Jeremiah is an experienced accompanist, playing for XL Choirs of Northern California from 2005 to 2012 under the directorship of Kati Rosten. In Spring 2011, Jeremiah was the accompanist for the Simpson Chorale, one of the choral groups of Simpson University that performs on campus and on tours. Since 2009, he has been an accompanist for the Shasta Vocal Institute, collaborating with singers in performances of art songs and arias, as well as scenes of operas including The Tales of Hoffmann by Jacques Offenbach and West Side Story by Leonard Bernstein. Jeremiah has also accompanied the Shasta College Concert and Chamber Choirs.
Jeremiah began his piano studies at age six with Jeannie Neves. Currently he studies with Jacqueline Chew at UC Berkeley and has also studied harpsichord with Katherine Heater and Davitt Moroney. Jeremiah was valedictorian at his graduation from Hope High School at age fourteen. At UC Berkeley, Jeremiah received the Departmental Citation in Music and the Matthew William Fisher Memorial Prize in Music. For his research into the solo piano works of Franz Schubert, he was awarded the 2014 Charlene Conrad Liebau Library Prize for Undergraduate Research. At UC Davis, he was a recipient of the Herbert Kraft Graduate Fellowship.

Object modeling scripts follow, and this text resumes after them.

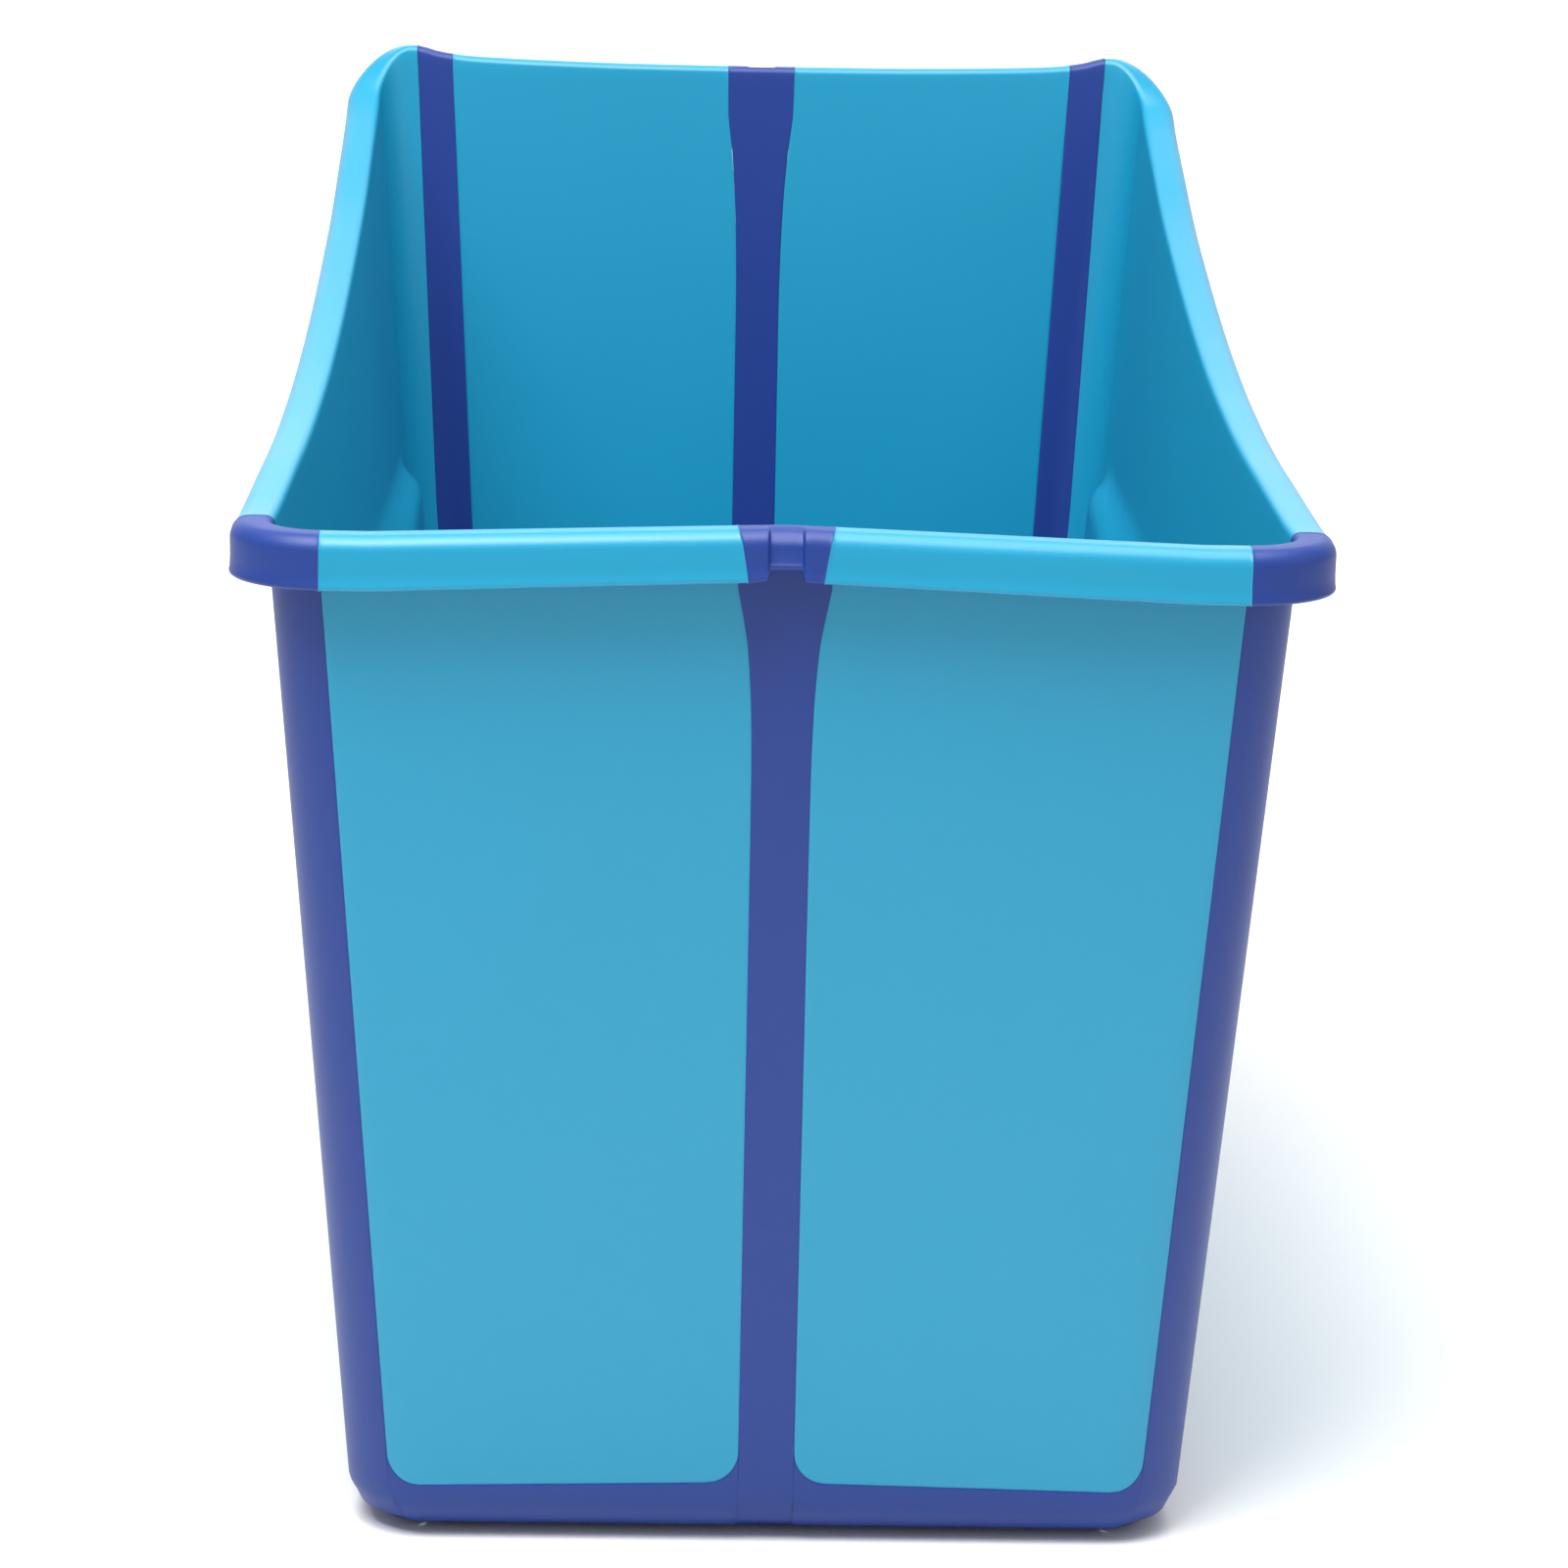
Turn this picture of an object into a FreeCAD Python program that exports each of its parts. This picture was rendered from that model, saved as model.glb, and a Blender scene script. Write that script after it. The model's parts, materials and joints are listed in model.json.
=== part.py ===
"""Folding baby bathtub: stiff moulded panels joined by soft over-moulded webs.

Frame: +Z up, origin on the ground under the middle of the tub, X across the
tub (width), Y along it. The low end is at -Y and the high end at +Y.
Left is -X and right is +X. Lengths are in millimetres.

The wall and rim pieces are cut from one thin shell, so that every panel meets
its web edge to edge. Floor parts, drain and pads are PartDesign bodies.
"""
import FreeCAD, Part
import math
import os
import re
import Sketcher

V = FreeCAD.Vector
doc = FreeCAD.newDocument("FoldingBathtub")

# ---------------------------------------------------------------- sizes
sheet = doc.addObject("Spreadsheet::Sheet", "Sizes")
SIZES = [
    ("skin", 3.0, "thickness of walls, panels and webs"),
    ("ground_gap", 3.0, "height of the floor's underside over the ground"),
    ("half_width", 202.0, "outer half width at z 0, at the low end"),
    ("side_draft", 0.077, "side walls lean out by this per mm of height"),
    ("side_taper", 0.019, "each side comes in by this per mm towards the high end"),
    ("front_at", 389.0, "distance of the low end wall from the middle at z 0"),
    ("front_draft", 0.030, "lean of the low end wall"),
    ("back_at", 362.0, "distance of the high end wall from the middle at z 0"),
    ("back_draft", 0.065, "lean of the high end wall"),
    ("corner_low", 38.0, "outer corner radius in plan at z 0"),
    ("corner_fall", 0.0167, "corner radius lost per mm of height"),
    ("bottom_round", 34.0, "outer radius between walls and floor"),
    ("rim_out", 19.0, "overhang of the rim flange"),
    ("rim_drop", 26.0, "height of the rim flange"),
    ("front_top", 496.0, "rim height at the low end"),
    ("back_top", 649.0, "rim height at the high end"),
    ("corner_top", 655.0, "rim height at the back corners"),
    ("ledge_deep", 12.0, "how far the moulded side ledge stands in"),
    ("floor_inset", 32.0, "floor webs reach in from the walls by this"),
    ("centre_half", 22.0, "half width of the floor's centre web"),
    ("gusset_half", 14.0, "half width of the web between the end triangles"),
    ("diag_half", 13.0, "half width of a diagonal web"),
    ("front_shift", 16.0, "offset of the front diagonals from the corners"),
    ("back_shift", 18.0, "offset of the back diagonals from the corners"),
    ("drain_bore", 16.0, "radius of the drain's opening"),
    ("drain_hole", 19.0, "radius of the hole in the floor panel"),
    ("drain_flange", 24.0, "radius of the drain seat's flange"),
    ("drain_across", 134.0, "drain centre from the middle plane"),
    ("drain_along", 155.0, "drain centre from the middle towards the low end"),
    ("pad_radius", 13.0, "radius of a non-slip pad"),
    ("pad_across", 150.0, "pads from the middle plane"),
    ("pad_front", 200.0, "front pads from the middle"),
    ("pad_back", 182.0, "back pads from the middle"),
]
for row, (alias, value, note) in enumerate(SIZES, start=1):
    sheet.set("A%d" % row, alias)
    sheet.set("B%d" % row, str(value))
    sheet.set("C%d" % row, note)
    sheet.setAlias("B%d" % row, alias)
doc.recompute()


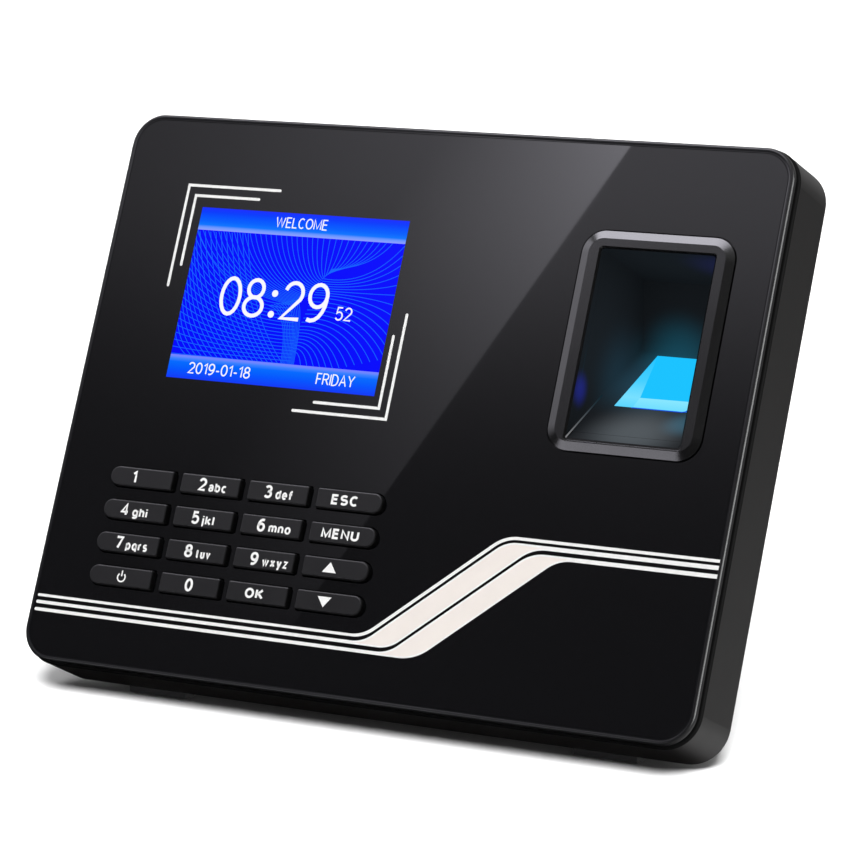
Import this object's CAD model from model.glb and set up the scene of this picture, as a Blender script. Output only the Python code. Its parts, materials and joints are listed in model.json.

Jeremiah graduated from the University of California, Berkeley with a B.A. in Music with highest distinction. He is currently a Ph.D. student in historical musicology at the University of California, Davis, where his research interests include cultural diplomacy and music, Mexican popular song, and nature musicology. At the 2016 regional meeting in San Francisco of the Society for Ethnomusicology, he presented his paper “‘Pan-American Union, Hollywood, and Hemispheric Solidarity’: Mexican and Spanish Popular Song during the Good Neighbor Policy.” His dissertation focuses on Spanish music during the Edad de Plata. He resides in El Sobrante, CA.